Well.. not exactly I think. To make this clear: We don't want our string to be larger than 3 words (ptr, len, cap). So a Vec has the same size as our String type which means that every bit of our type is used by the vector. Since you are returning a reference to that internal vector the user could call reserve on it with an odd number. And our String would then assume that it is using SSO because the LSB(it) is set. So this is not possible. Furthermore: If we want to use the method with the LSB(it) we have to make sure that the LSB(yte) is at the beginning or the end of our type. This is not always the case thanks to Endianness. So yeah... we have too many special restrictions on the cap, len, ptr fields (which are used by the vector) that it is impossible (I think) to do it this way.

@mzalaluev: The thing is that Box<str> currently does not work, is not promoted in The Book and we have no experience what ergonomics it will have. It can turn out that it will not stand to the task of being number one choice for strings and then the next best name String for suitable type will be taken by string type optimized for mutability which is arguably not the most common requirement.

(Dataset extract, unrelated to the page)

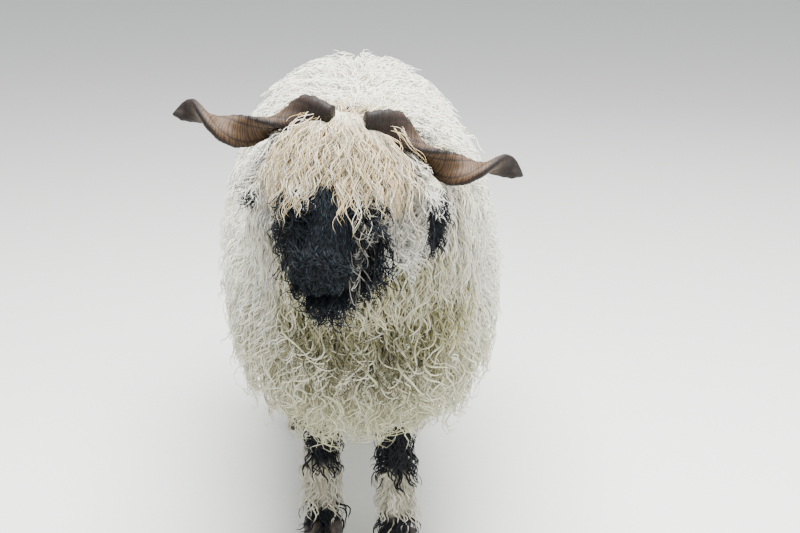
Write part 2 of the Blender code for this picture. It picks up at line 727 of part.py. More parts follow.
def leg_rows(name):
    """The leg's stations, with its foot moved by its step and its top left in place."""
    rows = np.array(FRONT_LEG if "front" in name else HIND_LEG)
    rows[:, 1] += STEP[name] * np.clip(1 - rows[:, 2] / rows[0, 2], 0, 1)
    if "right" in name:
        rows[:, 0] *= -1
    if "front" in name:
        rows[:, 0] += FRONT_SHIFT
    return rows


def column_grid(rows, count, sides):
    """Round rings about a line of stations x, y, z, radius, with level end rings."""
    line = through(rows, count)
    centres, radius = line[:, :3], line[:, 3]
    way = unit(np.gradient(centres, axis=0))
    way[0] = way[-1] = (0, 0, -1)
    side = unit(np.cross(way, [0.0, 1.0, 0.0]))
    front = np.cross(side, way)
    return rings_along(centres, side, front, radius, radius, sides)


def leg_coat(grid, top):
    """Locks that hang down the leg, from where it leaves the fleece to the coronet."""
    for here, normal in rooted(grid, 0.078):
        if here[2] > top or here[2] < 0.062:
            continue
        length = min(0.082, here[2] - FLOOR_CLEAR)
        wave = chance.choice((-1, 1)) * 0.005
        yield lock(here, normal, DOWN, length, 0.056, 0.010, wave, 0.008, short=True)


def claw(centre, side):
    """One claw of the cloven foot: a wall from the coronet down to a flat sole."""
    heights = np.array([CORONET_HEIGHT - GAP, 0.018, 0.0])
    lengths = CLAW_LENGTH * np.array([0.62, 0.90, 1.0]) / 2
    widths = CLAW_HALF_WIDTH * np.array([0.92, 1.0, 0.97])
    toes = np.array([0.004, -0.004, -0.010])
    angle = np.arange(8) * math.tau / 8
    point = 1 - 0.35 * np.maximum(-np.sin(angle), 0) ** 2
    out = np.cos(angle) * point
    rings = np.stack(
        [
            centre[0] + side * CLAW_APART + out[None, :] * widths[:, None],
            centre[1] + toes[:, None] + np.sin(angle)[None, :] * lengths[:, None],
            np.repeat(heights[:, None], 8, axis=1),
        ],
        axis=2,
    )
    return closed_loft(rings)


def heel(centre):
    """The soft bulb that joins the two claws behind."""
    points, faces = ball((0, 0, 0), 1.0, turns=8, levels=3)
    return points * (0.020, 0.013, 0.012) + np.array([centre[0], centre[1] + 0.017, 0.024]), faces


def tail_rings():
    y, z, radius = through(TAIL, TAIL_RINGS).T
    centres = np.stack([np.zeros_like(y), y, z], axis=1)
    way = unit(np.gradient(centres, axis=0))
    side = np.tile(LATERAL, (len(y), 1))
    up = unit(np.cross(way, side))
    return rings_along(centres, side, up, radius, radius, TAIL_SIDES)


def tail_coat():
    """Locks that hang down the dock, all round it below the rump."""
    for here, normal in rooted(tail_rings(), 0.064):
        if here[2] > 0.60 or here[2] < 0.41 or normal[1] < -0.2:
            continue
        wave = chance.choice((-1, 1)) * 0.006
        yield lock(here, normal, DOWN, 0.085, 0.048, 0.012, wave, 0.008, short=True)


def make_body():
    """Head, neck and torso modelled as one, then parted by two thin cuts."""
    body = solid("body", closed_loft(torso_grid(FLEECE_DEPTH, TORSO_RINGS, TORSO_SIDES)))
    cores = [
        closed_loft(neck_grid(FLEECE_DEPTH * 0.8, NECK_RINGS, NECK_SIDES)),
        closed_loft(head_grid(SKULL_OUTLINE, SKULL_RINGS, SKULL_SIDES)),
        closed_loft(head_grid(CHEEK_OUTLINE, CHEEK_RINGS, SKULL_SIDES)),
    ]
    for side in (1, -1):
        eye = on_head(side * EYE_OUT, EYE_BEHIND_NOSE, EYE_ABOVE_AXIS)
        cores.append(ball(turned(eye[None])[0], LID_RADIUS))
    coat = [*torso_coat(), *skirt(), *bib(), *neck_coat(), *forelock(), *cheeks(), *muzzle_wool()]
    boolean(body, [solid("piece", shape) for shape in cores + coat], "UNION")
    torso = copy_of(body, "torso", "fleece")
    neck = copy_of(body, "neck", "fleece")
    head = copy_of(body, "head", "black_wool")
    bpy.data.objects.remove(body)
    return torso, neck, head


def head_features(move):
    """The eyes, horns and ears as their own solids, and the cutters of their sockets."""
    cutters = []
    for side, name in ((1, "left"), (-1, "right")):
        eye = on_head(side * EYE_OUT, EYE_BEHIND_NOSE, EYE_ABOVE_AXIS)
        solid(f"eye_{name}", ball(eye, EYE_RADIUS), "eye", move)
        solid(f"horn_{name}", horn(side), "horn", move)
        solid(f"ear_{name}", ear(side), "black_wool", move)
        cutters.append(solid("eye_hole", ball(eye, EYE_RADIUS), move=move, grow=GAP))
        cutters.append(solid("horn_hole", horn(side), move=move, grow=GAP))
        cutters.append(solid("ear_hole", ear(side), move=move, grow=GAP))
    return cutters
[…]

I see several possibilities here:

  1. Status quo and do care about optimizations for String.
  2. Have &str, Box<str>, Rc<str> as primary types promoted in The Book and StrBuf, SmallString and others as domain specific types. Then str will need more work to stand to the task.
  3. Have &str and String as primary types promoted in The Book, where String is (mostly) immutable string type using whatever optimizations turn out to best for general case usage. Then current String will have to be renamed and part of it reused for new String for the starters.